***** Recorded data

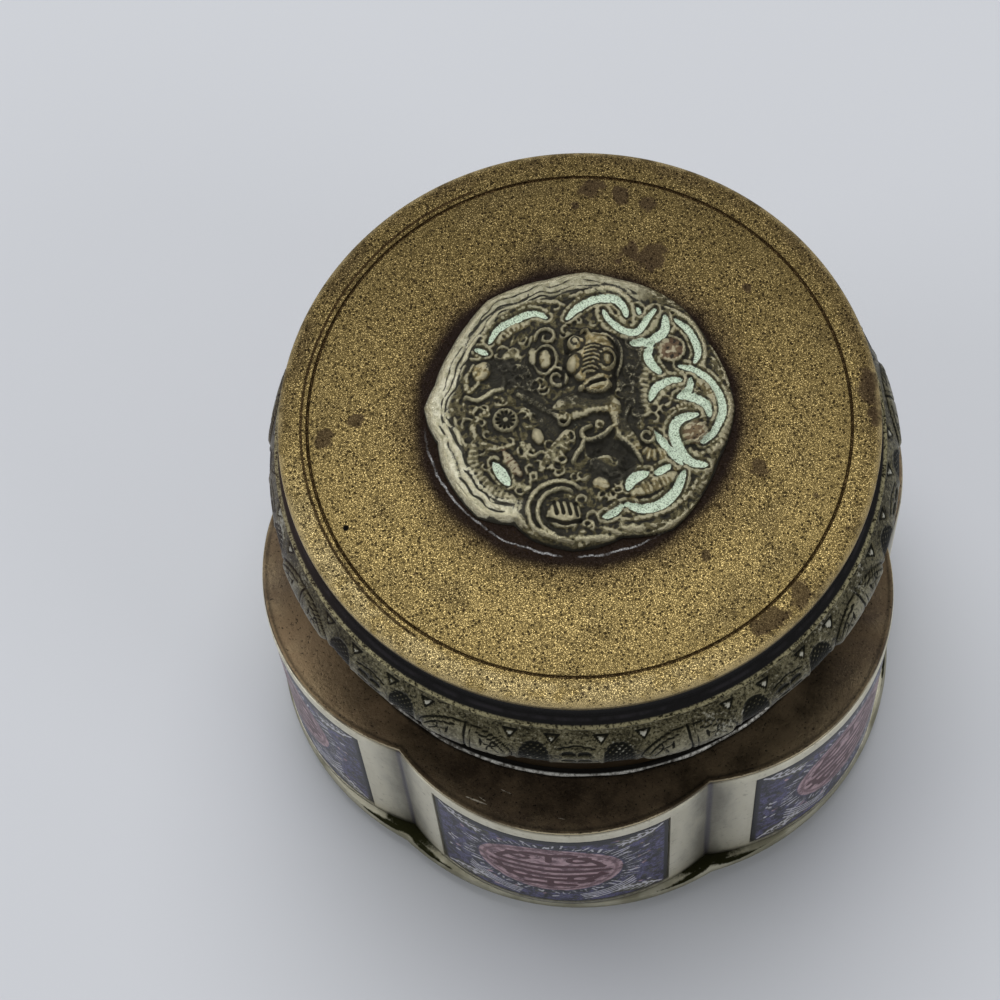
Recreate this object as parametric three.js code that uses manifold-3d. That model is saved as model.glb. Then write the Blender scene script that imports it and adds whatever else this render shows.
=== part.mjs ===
// Six-lobed brass tea caddy with enamel panels and a round lift-off lid.
// Millimetres, Z up, origin at the middle of the underside, a panel facing -Y.
import * as THREE from "three";
import { mergeVertices } from "three/addons/utils/BufferGeometryUtils.js";
import Module from "manifold-3d";

const wasm = await Module();
wasm.setup();

// Fits between pieces that touch.
const SEAT_GAP = 0.2;
const LID_CLEARANCE = 0.5;

// Body: circular lobes round the axis.
const LOBE_COUNT = 6;
const LOBE_RADIUS = 29.04;
const FRONT_ANGLE = -90;
const WALL_THICKNESS = 1.2;
const WALL_HEIGHT = 35.45;
const WALL_RIM_CHAMFER = 0.3;

// Foot: a softer six-lobed flange on a ring set back under it, hollow underneath.
const FOOT_LOBE_RADIUS = 37.5;
const FOOT_CUSP_LEDGE = 2.45;
const FOOT_HEIGHT = 5.2;
const FOOT_PLATE = 2;
const FOOT_RING_WIDTH = 2.4;
const FOOT_WAIST = 2;
const FOOT_EDGE_SOFTNESS = 0.5;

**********

Write out the whole listing again, exactly as it stands.

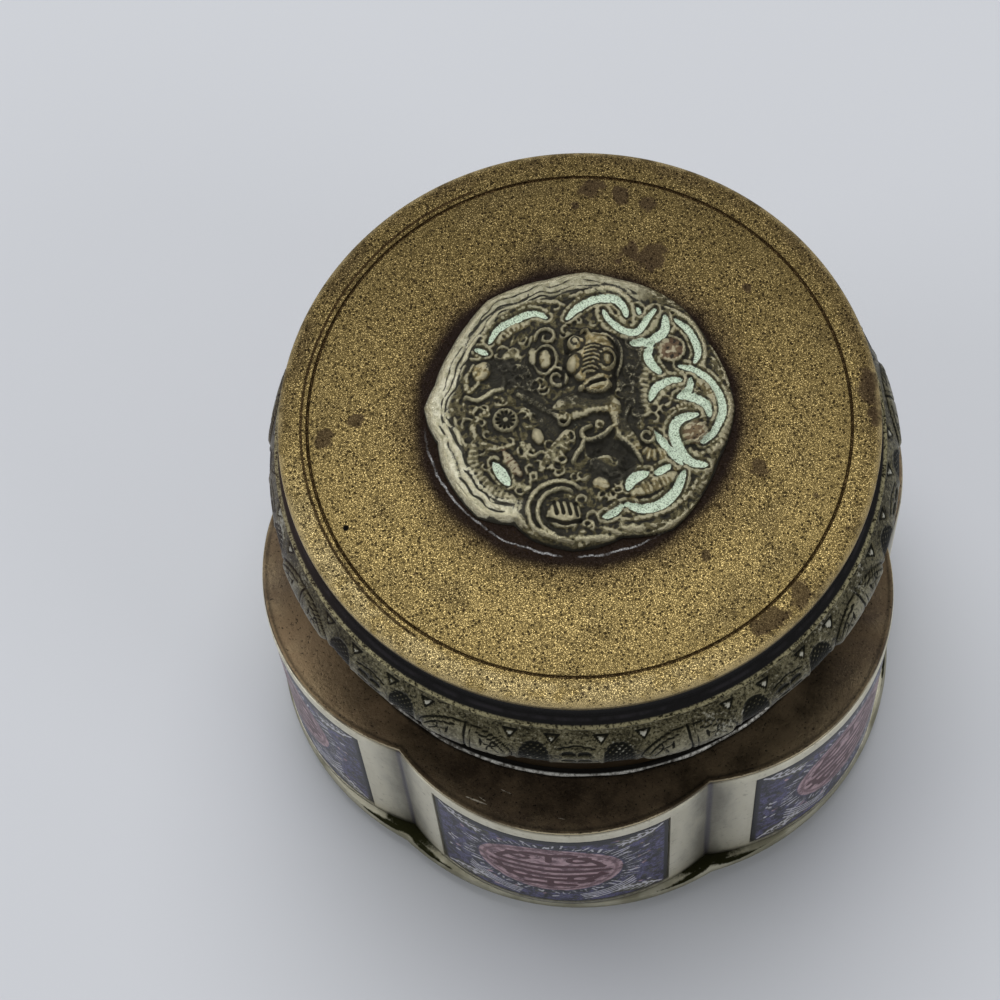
Recreate this object as parametric three.js code that uses manifold-3d. That model is saved as model.glb. Then write the Blender scene script that imports it and adds whatever else this render shows.
=== part.mjs ===
// Six-lobed brass tea caddy with enamel panels and a round lift-off lid.
// Millimetres, Z up, origin at the middle of the underside, a panel facing -Y.
import * as THREE from "three";
import { mergeVertices } from "three/addons/utils/BufferGeometryUtils.js";
import Module from "manifold-3d";

const wasm = await Module();
wasm.setup();

// Fits between pieces that touch.
const SEAT_GAP = 0.2;
const LID_CLEARANCE = 0.5;

// Body: circular lobes round the axis.
const LOBE_COUNT = 6;
const LOBE_RADIUS = 29.04;
const FRONT_ANGLE = -90;
const WALL_THICKNESS = 1.2;
const WALL_HEIGHT = 35.45;
const WALL_RIM_CHAMFER = 0.3;

// Foot: a softer six-lobed flange on a ring set back under it, hollow underneath.
const FOOT_LOBE_RADIUS = 37.5;
const FOOT_CUSP_LEDGE = 2.45;
const FOOT_HEIGHT = 5.2;
const FOOT_PLATE = 2;
const FOOT_RING_WIDTH = 2.4;
const FOOT_WAIST = 2;
const FOOT_EDGE_SOFTNESS = 0.5;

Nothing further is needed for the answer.